▶ Task directions
Return each line of the material verbatim.

▶ Data excerpt
────

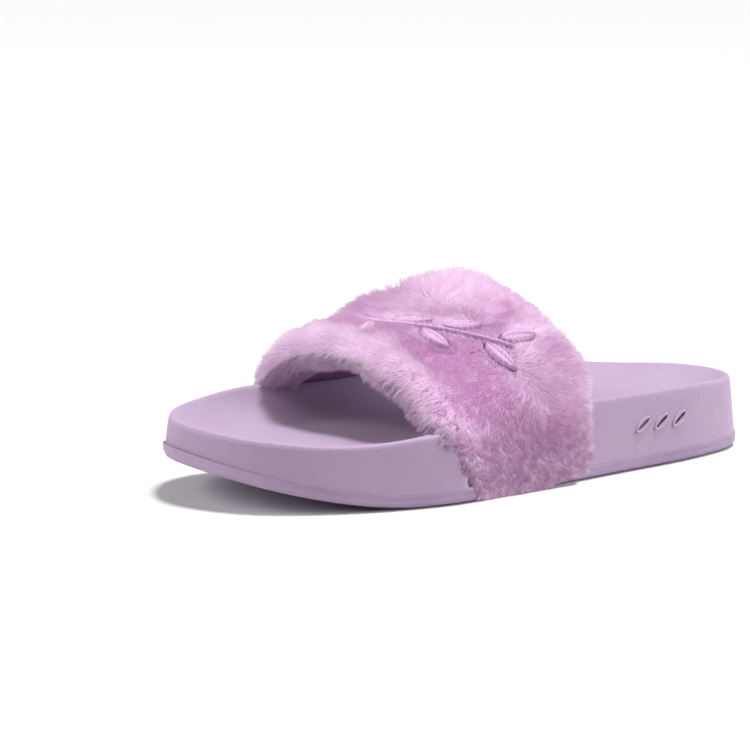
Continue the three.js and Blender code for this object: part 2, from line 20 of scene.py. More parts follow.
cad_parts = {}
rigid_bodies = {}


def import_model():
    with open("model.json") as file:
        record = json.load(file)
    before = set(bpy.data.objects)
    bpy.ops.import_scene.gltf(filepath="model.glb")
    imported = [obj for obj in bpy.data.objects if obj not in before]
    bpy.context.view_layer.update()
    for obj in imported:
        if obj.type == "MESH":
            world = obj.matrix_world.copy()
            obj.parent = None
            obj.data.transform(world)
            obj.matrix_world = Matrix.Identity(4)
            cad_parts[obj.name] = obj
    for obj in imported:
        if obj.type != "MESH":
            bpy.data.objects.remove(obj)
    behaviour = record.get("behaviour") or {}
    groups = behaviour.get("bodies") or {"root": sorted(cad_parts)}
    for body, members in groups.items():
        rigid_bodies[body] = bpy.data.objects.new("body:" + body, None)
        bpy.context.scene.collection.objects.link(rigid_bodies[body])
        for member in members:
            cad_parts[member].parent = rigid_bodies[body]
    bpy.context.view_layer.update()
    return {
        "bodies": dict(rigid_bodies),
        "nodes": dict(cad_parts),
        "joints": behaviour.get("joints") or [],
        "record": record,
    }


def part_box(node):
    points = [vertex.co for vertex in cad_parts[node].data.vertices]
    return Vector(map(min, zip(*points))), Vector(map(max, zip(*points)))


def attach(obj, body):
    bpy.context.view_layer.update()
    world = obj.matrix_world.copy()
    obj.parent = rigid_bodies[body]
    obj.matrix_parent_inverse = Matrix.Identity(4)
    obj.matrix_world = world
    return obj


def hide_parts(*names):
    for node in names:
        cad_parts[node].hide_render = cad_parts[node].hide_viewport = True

────

▶ Answer to this problem
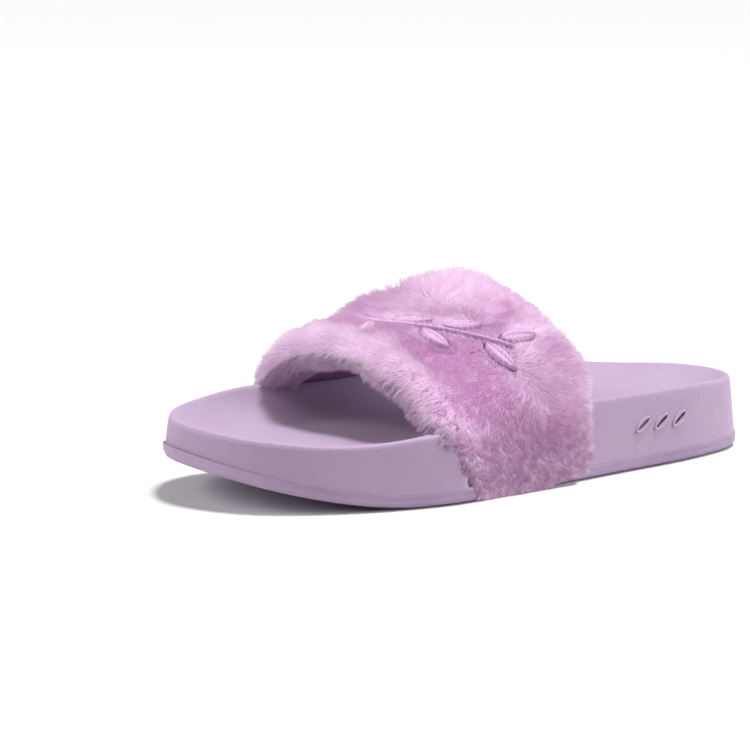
Continue the three.js and Blender code for this object: part 2, from line 20 of scene.py. More parts follow.
cad_parts = {}
rigid_bodies = {}


def import_model():
    with open("model.json") as file:
        record = json.load(file)
    before = set(bpy.data.objects)
    bpy.ops.import_scene.gltf(filepath="model.glb")
    imported = [obj for obj in bpy.data.objects if obj not in before]
    bpy.context.view_layer.update()
    for obj in imported:
        if obj.type == "MESH":
            world = obj.matrix_world.copy()
            obj.parent = None
            obj.data.transform(world)
            obj.matrix_world = Matrix.Identity(4)
            cad_parts[obj.name] = obj
    for obj in imported:
        if obj.type != "MESH":
            bpy.data.objects.remove(obj)
    behaviour = record.get("behaviour") or {}
    groups = behaviour.get("bodies") or {"root": sorted(cad_parts)}
    for body, members in groups.items():
        rigid_bodies[body] = bpy.data.objects.new("body:" + body, None)
        bpy.context.scene.collection.objects.link(rigid_bodies[body])
        for member in members:
            cad_parts[member].parent = rigid_bodies[body]
    bpy.context.view_layer.update()
    return {
        "bodies": dict(rigid_bodies),
        "nodes": dict(cad_parts),
        "joints": behaviour.get("joints") or [],
        "record": record,
    }


def part_box(node):
    points = [vertex.co for vertex in cad_parts[node].data.vertices]
    return Vector(map(min, zip(*points))), Vector(map(max, zip(*points)))


def attach(obj, body):
    bpy.context.view_layer.update()
    world = obj.matrix_world.copy()
    obj.parent = rigid_bodies[body]
    obj.matrix_parent_inverse = Matrix.Identity(4)
    obj.matrix_world = world
    return obj


def hide_parts(*names):
    for node in names:
        cad_parts[node].hide_render = cad_parts[node].hide_viewport = True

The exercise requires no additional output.